The mining boom of recent years and the lack of skilled workers has led to rapid career improvements for many young and mobile workers, the so-called Generation Y, born between 1978 and 1994.

In many mining companies Generation Y workers are moving towards middle and senior management jobs, which brings a number of challenges. They will have to deal with upcoming industry pressures such as increasing costs, higher commodity prices, post-recession depression and skill shortages.

With the last experienced senior leaders leaving the industry in the near future, Generation Y will have to rely on their own skills and judgement, and will be left to learn through trial and error.

Therefore, this generation will have to be prepared by focusing on the development of interpersonal skills, emotional intelligence, financial literacy, cost management and the ability to make lean budgets work.

Trend: women in mining

Women are often under-represented in mining as the general image of the industry implies that only men are suited for the work, and therefore for recruitment. However, with the shortage of qualified talent to meet the increasingly high production demands, the industry has taken steps to make job opportunities more attractive to women.

Key considerations for companies are that they will have to provide women with training and skills development but also offer them more flexible hours and working arrangements, which would include concessions such as child care and consideration of the work / life balance.

Employment and promotion practices must encourage female participation and companies should offer them a variety of leave entitlements, as well as relevant coaching programmes.

Expatriate professionals

Many mining countries are attractive destinations for mining professionals, especially in well-established leading countries such as the US and Australia. However, emerging businesses in South America and Africa are becoming increasingly attractive among expatriates.

“Many mining countries are attractive destinations for mining professionals, especially in well-established leading countries.”

Immigration laws and visa restrictions have to be taken into account and companies will have to assist expatriates with the process of moving to the new destination.
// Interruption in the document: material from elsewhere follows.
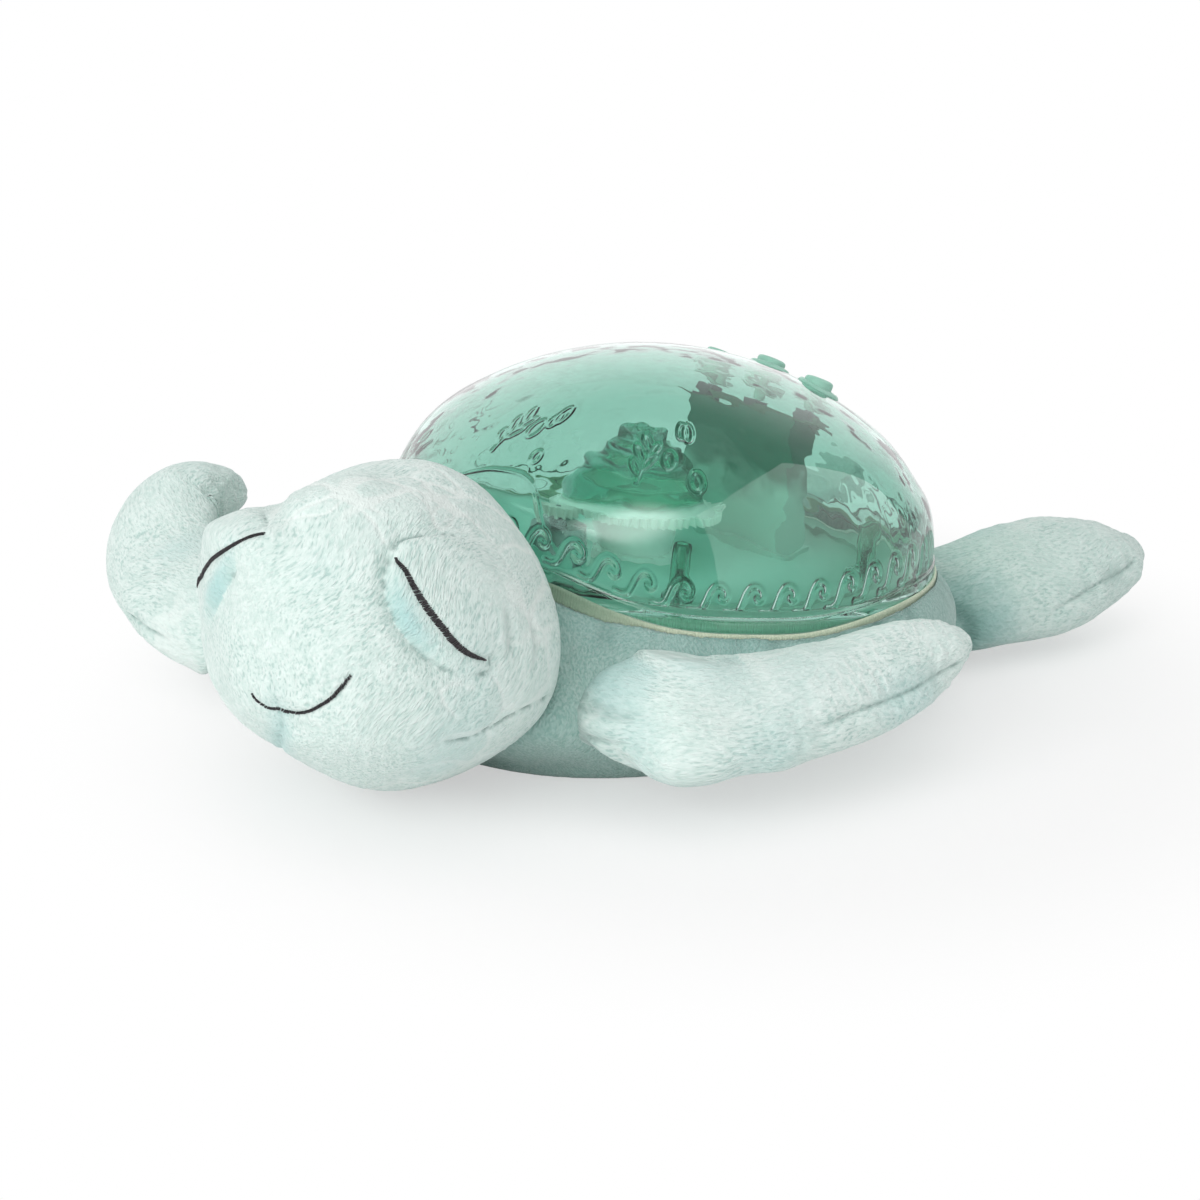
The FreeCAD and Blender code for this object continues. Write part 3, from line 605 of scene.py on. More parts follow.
def follow_outline(points, outline, hidden, s, root, around, blurs):
    """Let a limb's skin follow its outline in the picture, each pull spread softly over the skin.

    What lies right of and below the pixel hidden is behind another piece and stays as it is.
    """
    middle = np.mean(outline, axis=0)
    for blur in blurs:
        px, py = to_pixel(points).T
        behind = ramp(px, hidden[0], hidden[0] + 24) * ramp(py, hidden[1] - 12, hidden[1] + 12)
        weight = ramp(s, root * 0.6, root * 2.2) * (1 - behind)
        pull = fit_outline(points, outline, middle, (s > root * 0.5) & (behind < 0.1), weight) - points
        grid = pull[:-2].reshape(-1, around, 3)
        for _ in range(blur):
            grid = (np.roll(grid, 1, 1) + 2 * grid + np.roll(grid, -1, 1)) / 4
            grid = (np.vstack([grid[:1], grid[:-1]]) + 2 * grid + np.vstack([grid[1:], grid[-1:]])) / 4
        points = points + np.vstack([grid.reshape(-1, 3), grid[0].mean(0), grid[-1].mean(0)])
    return points


def limb(name, node, levels, mirror, seam, root, seed, scales=0.0, overall_shade=0.0,
         outline=None, seam_side=0, hidden=(2000, 2000), seam_end=7):
    """Stuffed limb. seam is the pixel line of its visible seam, if one shows."""
    lf = limb_frame(levels, mirror)
    around = 230
    ob, s, u, v, w, ang = limb_mesh(name, lf, 0.85, around)
    if outline:
        set_coords(ob, follow_outline(coords(ob), outline, hidden, s, root, around, (70, 30, 12)))
    p, n = coords(ob), normals(ob)
    end = lf["along"][-1]
    # Seam along both edges: where the picture shows one, that edge follows it
    seam_gap = np.hypot(v, np.where(np.abs(u) / w > 0.5, 0, 20.0))
    shown = np.zeros(len(p))
    if seam:
        line = project(mesh_tree(ob), seam, 0.5)
        gap, share = line_distance(p, line, SEAM_REACH)
        side = seam_side or np.sign(u[gap.argmin()])
        shown = (np.sign(u) == side) * ramp(gap, SEAM_REACH, 22.0)
        seam_gap = seam_gap * (1 - shown) + gap * shown
        seam_gap = np.minimum(seam_gap, np.where(gap < 8, gap, 99.0))
        shown = bell(gap, 6.0) * ramp(share, 0.62, 0.8)
    run = np.stack([s, ang * 6.0, ang * 0], 1)
    gather = (lumps(run * np.array([1.0, 0.10, 1.0]), 3.2, seed + 5)
              + 0.6 * lumps(run * np.array([1.0, 0.08, 1.0]), 7.5, seed + 6))
    live = ramp(s, root + 20, root + 50) * (1 - 0.8 * ramp(s, end - seam_end, end - seam_end * 0.6))
    groove = bell(seam_gap, 0.75) * live * (1 - shown)
    hollow = bell(seam_gap, 3.4) * live * (1 - 0.6 * shown)
    puff = bell(seam_gap - 5.5, 4.0) * live
    move = -0.95 * groove - 0.75 * hollow + 0.45 * gather * puff + 0.25 * puff
    # Soft stuffing lumps
    move = move + 0.9 * lumps(p, 30, seed) + 0.4 * lumps(p, 13, seed + 1)
    # Where the limb is sewn on: the cloth draws in and folds fan out from there
    near = np.where(s < root + SEWN_REACH)[0]
    gap = np.full(len(p), SEWN_REACH)
    gap[near] = tree_gap(CARRIER, p[near], SEWN_REACH)
    sewn = bell(gap, 3.0) * ramp(s, root + 45, root + 15)
    fan = np.stack([ang * w * 0.75, gap * 0.16, ang * 0], 1)
    folds = lumps(fan, 6.0, seed + 2) + 0.5 * lumps(fan, 11.0, seed + 3)
    reach = bell(gap, 15.0)
    move = move - 1.6 * sewn + 1.15 * folds * reach * ramp(gap, 0.0, 5.0)
    # Pile clumps
    drift = swirl(p, 4.0, 30, seed + 11)
    pile = np.stack([s * 0.45, u, v], 1) + drift * np.array([0.4, 1.0, 1.0])
    move = move + 0.13 * lumps(pile, CLUMP, seed + 12)
    # Embossed scales in staggered rows, as pale lines
    emboss = np.zeros(len(p))
    if scales:
        row_high, long_step = 8.6, 4.6
        row = np.floor(u / row_high)
        shift = (row % 2) * 0.5
        a = np.abs(((s / long_step + shift) % 1) - 0.5) * long_step
        b = np.abs(((u / row_high) % 1) - 0.5) * row_high
        lines = np.maximum(ramp(a, 1.45, 2.1), 0.35 * ramp(b, 3.3, 4.1))
        where = ramp(s, root + 34, root + 70) * (1 - ramp(np.abs(u) / w, 0.66, 0.9))
        where = where * ramp(lumps(p, 20, seed + 8), -0.6, 0.3) * (v > 0)
        emboss = lines * where * scales
        move = move + 0.22 * emboss
        edge = cell_edges(p + swirl(p, 3.0, 12, seed + 9), 21.0, seed + 10)
        plates = ramp(edge, 1.3, 0.4) * ramp(lumps(p, 26, seed + 4), -0.2, 0.4)
        emboss = np.maximum(emboss, 0.8 * plates * (1 - ramp(s, root + 50, root + 75)))
    dots = 0.55 + 0.45 * ramp(lumps(run, 1.6, seed + 14), -0.5, 0.3)
    # Dark seam lines, and painted shade in the seam's hollow, at the sewn root and in the root's folds
    seam_and_crease_shade = 0.62 * groove * dots * ramp(gather, -1.2, 0.3) + 0.30 * hollow * ramp(-gather, 0.2, 1.0)
    fold_shade = (0.35 if outline else 0.6) * reach * ramp(-folds, 0.25, 0.9)
    seam_and_crease_shade = seam_and_crease_shade + 0.5 * sewn + fold_shade * ramp(lumps(p, 3.0, seed + 15), -0.7, 0.4)
    # Teal tone: painted shade near the sewn root, and random patches
    teal_tone_and_shade = 0.8 * reach * ramp(lumps(p, 16, seed + 3), -0.3, 0.6)
    teal_tone_and_shade = teal_tone_and_shade + 0.45 * ramp(lumps(p, 34, seed + 4), 0.35, 0.9)
    # Painted shade: an even amount over the whole limb, and more close to the body where it is sewn on
    deep = overall_shade > 0.1
    shade = overall_shade + (0.75 if deep else 0.3) * bell(gap, 13.0 if deep else 7.0) * ramp(s, root + 60, root + 20)
    move = n * move[:, None]
    if outline:
        move = follow_outline(p + move, outline, hidden, s, root, around, (8, 4)) - p
    finish_plush(ob, move, seam_and_crease_shade, teal_tone_and_shade, emboss, pile, node, shade)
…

This means that new employees will need a higher rate of initial assistance for themselves and their families.

Employers are becoming more supportive in the introduction and integration process into the new culture, and organisations must help to find suitable accommodation, schools and health care services.

One trend, however, has already been established: through immigration restrictions and a great amount of bureaucracy, expatriates are less likely to switch employer on short notice, which will therefore provide an element of stability to employers.